Imagine a bank that looks like this (simplified for my benefit as much as anything else!):

It has £100,000 of money on deposit. According to banking rules, each bank is allowed to loan out 90% of the money it holds on deposit. Or to put it another way it must keep 10% of the money it holds as customer deposits in cash reserves. Most people don’t need their money as cold hard cash but banks keep this amount for those that do. The rest can be given out to loan customers (at an interest rate of course).
The bank also may own other assets such as Government bonds or property. It cannot loan a percentage of these assets though they make up the accounts of the bank.
Quantitative easing to my knowledge purchases these assets from the banks for cash. The Bank of England twists a few dials in its big Computer Cash machine creating for itself, say £50,000 extra cash. It passes this £50,000 to Bank A in exchange for £50,000 worth of its assets.

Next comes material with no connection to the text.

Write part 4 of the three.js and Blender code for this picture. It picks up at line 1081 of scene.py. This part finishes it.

The Bank of England now own the assets and Bank A now has £50,000 more of cash reserves. This means if it wants, under the 90% cash reserves rule – it only needs to hold 10% of this (£5,000), the rest it can loan out to you and I for car loans, mortgages or a wee wad of cash to get that Llama farm started you always thought of. The amount of cash in the economy should then increase by £45,000 through the purchases made by those taking out the loans. But better than that, imagine if this £45,000 goes directly to you when someone purchases that 1 bedroom flat you have just sold.

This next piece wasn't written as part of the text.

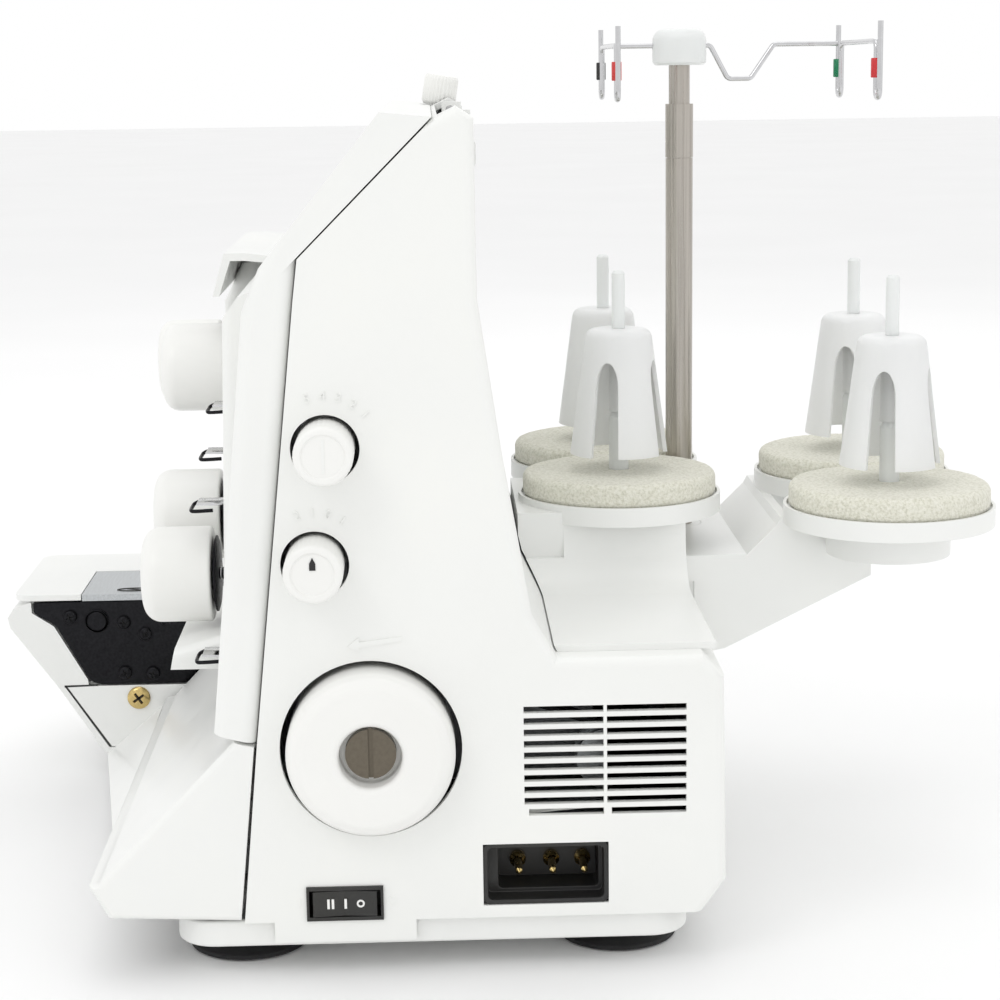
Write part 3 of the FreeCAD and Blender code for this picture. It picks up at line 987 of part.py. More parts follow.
# ---------------------------------------------------------------- telescopic thread stand
def make_pole():
    fit = "run_fit"
    tube = rod("pole_low_out", "Z", "pole_low_radius", "pole_low", "pole_low_top", x="pole_x", y="pole_y")
    bore = rod("pole_low_in", "Z", "pole_mid_radius + " + fit, "pole_low + 3",
               "pole_low_top + 1", x="pole_x", y="pole_y")
    keep(cut("pole_low_cut", tube, bore), "pole_lower")
    tube = rod("pole_mid_out", "Z", "pole_mid_radius", "pole_low_top - pole_travel",
               "pole_mid_top", x="pole_x", y="pole_y")
    bead = rod("pole_mid_bead", "Z", "pole_mid_radius + 0.7", "pole_low_top + 0.3",
               "pole_mid_top", x="pole_x", y="pole_y")
    bore = rod("pole_mid_in", "Z", "pole_high_radius + " + fit,
               "pole_low_top - pole_travel + 3", "pole_mid_top + 1", x="pole_x", y="pole_y")
    keep(cut("pole_mid_cut", fuse("pole_mid_all", tube, bead), bore), "pole_middle")
    keep(rod("pole_high_rod", "Z", "pole_high_radius", "pole_mid_top - pole_travel",
             "pole_high_top", x="pole_x", y="pole_y"), "pole_upper")
    keep(turned("hub_body", "Z",
                [("pole_high_top", 0), ("pole_high_top", "hub_radius - 1"),
                 ("pole_high_top + 1", "hub_radius"), ("hub_top - 2", "hub_radius"),
                 ("hub_top", "hub_radius - 2"), ("hub_top", 0)], x="pole_x", y="pole_y"),
         "guide_hub")
    keep(guide_wires(), "thread_guide_wires")
    keep(guide_sleeves(), "guide_sleeves")


def bent_wire(points, bend, radius):
    """A round wire along straight runs joined by tangent arcs, with flat ends."""
    edges = []
    start = points[0]
    for index in range(1, len(points) - 1):
        corner = points[index]
        back = (points[index - 1] - corner).normalize()
        ahead = (points[index + 1] - corner).normalize()
        half = back.getAngle(ahead) / 2
        reach = bend / math.tan(half)
        first = corner + back * reach
        last = corner + ahead * reach
        middle_way = (back + ahead).normalize()
        middle = corner + middle_way * (bend / math.sin(half) - bend)
        edges.append(Part.LineSegment(start, first).toShape())
        edges.append(Part.Arc(first, middle, last).toShape())
        start = last
    edges.append(Part.LineSegment(start, points[-1]).toShape())
    path = Part.Wire(edges)
    ring = Part.Wire(Part.Circle(points[0], points[1] - points[0], radius).toShape())
    return path.makePipeShell([ring], True, True)


def cross_wire(pins, row):
    """One wire that forms the open hairpins at both ends of a row and the bar between them."""
    top = number("wire_z")
    half = 3.4
    low, high = sorted(pins)
    return [V(low - half, row, top + 7), V(low - half, row, top - 20),
            V(low + half, row, top - 20), V(low + half, row, top),
            V(high - half, row, top), V(high - half, row, top - 20),
            V(high + half, row, top - 20), V(high + half, row, top + 7)]


def guide_wires():
    top = number("wire_z")
    middle = number("pole_x")
    pole = number("pole_y")
    edge = number("hub_radius")
    front = number("front_pin_y")
    rear = number("rear_pin_y") - 7
    radius = number("wire_radius")
    runs = [
        [V(middle, pole - edge, top), V(middle, front + radius, top)],
        [V(middle, pole + edge, top), V(middle, pole + 12, top),
         V(middle, pole + 19, top - 13), V(middle, pole + 28, top - 13),
         V(middle, pole + 37, top), V(middle, rear - radius, top)],
        cross_wire(FRONT_PINS, front),
        cross_wire(REAR_PINS, rear),
    ]
    bends = [3.2, 2.4, 3.0, 3.0]
    wires = doc.addObject("Part::Feature", "guide_wire_solid")
    wires.Shape = Part.makeCompound([bent_wire(points, bend, radius)
                                     for points, bend in zip(runs, bends)])
    return wires


def guide_sleeves():
    """Short coloured tubes that mark each thread's loop."""
    rear = number("rear_pin_y") - 7
    front = number("front_pin_y")
    top = number("wire_z")
    tubes = []
    for spot, row in ([(pin, front) for pin in FRONT_PINS] + [(pin, rear) for pin in REAR_PINS]):
        tube = Part.makeCylinder(1.9, 7, V(spot - 3.4, row, top - 13))
        core = Part.makeCylinder(number("wire_radius"), 9, V(spot - 3.4, row, top - 14))
        tubes.append(tube.cut(core))
    sleeves = doc.addObject("Part::Feature", "guide_sleeve_solid")
    sleeves.Shape = Part.makeCompound(tubes)
    return sleeves


# ---------------------------------------------------------------- build and write
def check_document():
    doc.recompute()
    for thing in doc.Objects:
        if "Invalid" in thing.State or "Error" in thing.State:
            raise RuntimeError("%s failed: %s" % (thing.Label, thing.State))
    for part in sub_parts:
        if part.Shape.isNull() or not part.Shape.isValid() or not part.Shape.Solids:
            raise RuntimeError("%s has no valid solid" % part.Label)


make_base()
make_chassis()
make_casing()
make_left_bed()
make_front_cover()
make_drive()
make_controls()
make_stitching()
make_details()
make_stand()
make_pole()
check_document()

os.makedirs("parts", exist_ok=True)
for part in sub_parts:
    part.Shape.exportStep("parts/%s.step" % part.Label)
    span = part.Shape.BoundBox
    print("%-24s solids %2d  x %7.1f %7.1f  y %7.1f %7.1f  z %6.1f %6.1f  vol %9.0f" % (
        part.Label, len(part.Shape.Solids), span.XMin, span.XMax, span.YMin, span.YMax,
        span.ZMin, span.ZMax, part.Shape.Volume))
print(len(sub_parts), "sub-parts")
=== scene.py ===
import bpy
import bmesh
import json
import math
from mathutils import Matrix, Vector, noise

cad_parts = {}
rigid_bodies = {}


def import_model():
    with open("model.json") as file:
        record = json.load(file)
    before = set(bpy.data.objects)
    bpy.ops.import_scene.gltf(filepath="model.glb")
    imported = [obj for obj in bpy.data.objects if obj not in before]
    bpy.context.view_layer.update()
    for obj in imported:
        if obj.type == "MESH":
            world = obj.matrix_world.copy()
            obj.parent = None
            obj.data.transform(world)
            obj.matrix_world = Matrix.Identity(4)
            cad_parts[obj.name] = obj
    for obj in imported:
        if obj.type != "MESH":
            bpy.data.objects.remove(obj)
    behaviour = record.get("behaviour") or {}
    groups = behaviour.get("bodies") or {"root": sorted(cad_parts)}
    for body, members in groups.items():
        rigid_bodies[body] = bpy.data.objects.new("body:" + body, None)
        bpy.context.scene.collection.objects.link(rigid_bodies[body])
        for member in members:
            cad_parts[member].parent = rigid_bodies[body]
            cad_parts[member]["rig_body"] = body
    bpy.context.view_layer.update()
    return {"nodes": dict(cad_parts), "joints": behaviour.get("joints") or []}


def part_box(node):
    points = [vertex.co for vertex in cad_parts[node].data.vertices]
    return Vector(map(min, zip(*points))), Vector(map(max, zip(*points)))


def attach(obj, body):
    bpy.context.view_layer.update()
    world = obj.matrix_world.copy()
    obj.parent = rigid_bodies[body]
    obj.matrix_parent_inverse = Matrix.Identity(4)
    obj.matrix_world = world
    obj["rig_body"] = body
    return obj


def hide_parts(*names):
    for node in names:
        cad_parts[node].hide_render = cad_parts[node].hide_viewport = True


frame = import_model()
nodes = frame["nodes"]
MM = 0.001
UP = Vector((0, 0, 1))


# ---------------------------------------------------------------- places read from the frame
def span(node):
    """Lowest corner, highest corner and middle of a CAD node, in metres."""
    low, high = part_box(node)
    return low, high, (low + high) / 2


SKIN_X = span("right_side_cover")[1].x
WHEEL = span("handwheel")[2]
LENGTH_KNOB = span("stitch_length_knob")[2]
FEED_KNOB = span("differential_feed_knob")[2]
DIALS = ["tension_dial_%d" % index for index in range(1, 5)]
CONES = ["cone_holder_%d" % index for index in range(1, 5)]


# ---------------------------------------------------------------- materials
GRAIN_DEPTH = 0.00008


def shader(name, roughness=0.4, metallic=0.0):
    """A material with its Principled shader and object coordinates."""
    made = bpy.data.materials.new(name)
    made.use_nodes = True
    tree = made.node_tree
    surface = tree.nodes["Principled BSDF"]
    surface.inputs["Roughness"].default_value = roughness
    surface.inputs["Metallic"].default_value = metallic
    where = tree.nodes.new("ShaderNodeTexCoord")
    return made, tree, surface, where.outputs["Object"]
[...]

Assuming you are already living somewhere else and decide not to pay off the mortgage that money will probably end up in Bank B or Bank C (as an independent financial adviser I go for Bank B). This new bank on receipt of your deposits can now do what Bank A has done with its extra cash… it can loan out 90% of the £45,000 you just gave it as a deposit. 90% x £45,000 = £40,500 money available to be loaned out from this new bank deposit to some other friend of yours to purchase their first gold laminated dustbin or to set up an ethical business in the developing world. (Money is just the opportunity, it has no taste or ethics of its own). Can you see how the picture develops ? The money supply “expands”
However.
The banks may not decide to loan out the cash. It remains only a potential increase in the amount of cash swilling around. The bank could just hold it in its reserves. This is the risk, this is the experiment.
Vox O’Malley – also a Financial Adviser HERE and developing an ethical investment site HERE
Posted by WhyNotSmile on March 6, 2009 at 2:55 pm
This is all starting to vaguely make sense. Thank you.
I also like your ethical investment website, but you need to make the page a wee bit wider, because (on Firefox at least) the ‘Investing for life’ bit goes over the edge of the div. Or, even better, make that line a wee bit smaller so it is the same length as the green box above it.
In exchange for this free web design help, can you please lend me money for my Llama farm? Thanks.
Posted by voxo on March 6, 2009 at 3:11 pm
My thanks for the web advice. Muchos Gracias
Posted by WhyNotSmile on March 6, 2009 at 3:18 pm
No problem. Where’s my Llama farm money?
Posted by voxo on March 6, 2009 at 3:24 pm
I’ve decided to keep that money on reserve until the prospects for Llamas improves. Let me know when you have the Llama stew perfected.
Posted by WhyNotSmile on March 6, 2009 at 3:46 pm
I see. So I only have a potential llama farm? Still, better than no llama farm at all.
Posted by qmonkey on March 6, 2009 at 4:02 pm
Are people likely to start the Llama farm or move to a bigger house while there is still the ‘uncertainty’ about ‘the current climate’ out there. What the govt really needs is to get some psychologists onboard to try to cheer the people up and get them out there doing what they do. shop n stuff and invest n stuff and take a risk n stuff.
This could def be a good angle for you.. a finance blog.